Automate index rebuilds, health checks, and capacity scaling policies.
Establish SLOs, continuous benchmarking, and periodic disaster recovery drills.

Comparison Table

Feature	Traditional Relational DB	Vector Database
Primary access pattern	Transactions and scans	Similarity search and nearest neighbor
Index type	B-tree, hash	ANN structures (HNSW, IVF, PQ)
Latency focus	Consistent single-row latency	Tail latency for high-dimensional queries
Scaling model	Vertical or partitioning	Horizontal sharding and replication

FAQ

Q: How do you choose an ANN algorithm for production?
A: Match algorithm characteristics to vector dimension and query load. Use HNSW for low latency at moderate memory cost, IVF+PQ for large scale with lower memory. Benchmark recall, throughput, and rebuild times on representative data.

Q: How do you handle schema evolution of vectors and metadata?
A: Version vectors and maintain backward compatibility in query paths. Store embeddings and metadata separately so you can evolve metadata schemas without reindexing vectors. Use the control plane to coordinate index swaps.

Q: What operational metrics matter most for vector stores?
A: Recall, 50/95/99.9 latency percentiles, index staleness, query QPS, and disk IO. Track memory pressure and GC pauses for JVM-based engines as these directly affect tail latency.

Q: How to secure multi-tenant vector systems across sites?
A: Enforce tenant isolation with namespaces, role-based access control, and per-tenant quotas. Use encryption at rest and in transit, and apply strict network segmentation for cross-site replication channels.

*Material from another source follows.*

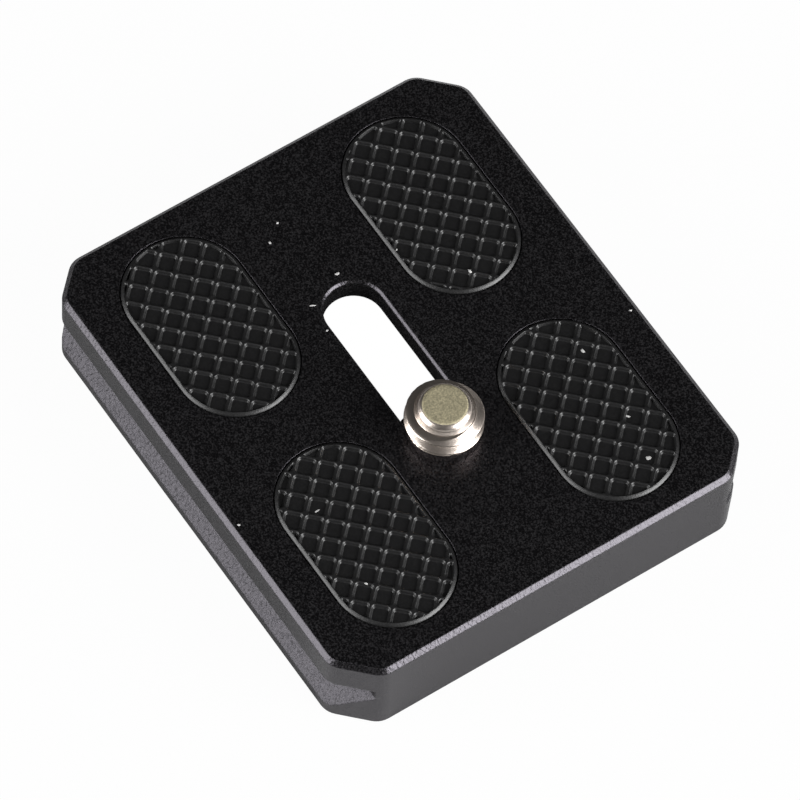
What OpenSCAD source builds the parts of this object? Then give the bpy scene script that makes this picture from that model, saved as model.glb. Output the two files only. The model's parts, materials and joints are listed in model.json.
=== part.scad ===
// Tripod adapter plate: a milled dovetail plate that carries a camera on a captive 1/4 inch screw.
// +X runs along the slot towards the screw end, +Z points up to the camera, the origin is at the
// middle of the underside. All sizes are in millimetres.

/* [Plate] */
// Length of the plate along the slot
plate_l = 44; // [40:0.5:60]
// Width over the two dovetail edges, the usual clamp width
plate_w = 38; // [36:0.5:42]
// Thickness of the plate
plate_h = 8.2; // [7:0.1:12]
// Bevel round the top edge
top_bevel = 0.4; // [0.2:0.05:1]
// Bevel round the bottom edge
bottom_bevel = 0.3; // [0.1:0.05:1]
// Legs of the four upright corner cuts: front right, front left, rear left, rear right
corner_cuts = [3.05, 2.55, 3.1, 2.7]; // [1:0.05:5]
// Rounding where a corner cut meets a side
corner_r = 1.8; // [1:0.1:2.5]

/* [Dovetail] */
// Depth of the groove along each long side
groove_d = 2.7; // [2:0.1:4]
// Height of the flat edge above the groove
upper_edge_h = 3.1; // [2:0.1:5]
// Height of the lip below the groove
lip_h = 1.25; // [0.6:0.05:2]
// Angle of the clamped face above the lip
dovetail_angle = 45; // [40:1:60]

/* [Slot and pocket] */
// Width of the screw slot
slot_w = 5; // [4.8:0.1:5.4]
// Distance between the centres of the slot's round ends
slot_cc = 12.48; // [8:0.02:20]
// Bevel round the slot's upper rim
slot_bevel = 0.2; // [0.1:0.05:0.6]
// Thickness left above the pocket in the underside
web_t = 2.1; // [1.5:0.1:3]
// Length of the pocket in the underside
pocket_l = 28.8; // [26:0.2:30]
// Width of the pocket
pocket_w = 16.4; // [15:0.2:20]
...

Vector databases represent an architectural shift from batch-oriented grid computing to persistent, distributed systems tailored for AI. Engineers must integrate index-aware storage tiers, robust control planes, and placement policies that match latency and regulatory requirements. By adopting an incremental roadmap, instrumenting precise metrics, and designing for bounded staleness, teams can deliver reliable, high-performance vector services across edge, cloud, and grid environments. Future work will optimize cost-performance across tiers and standardize cross-site index formats to simplify federation.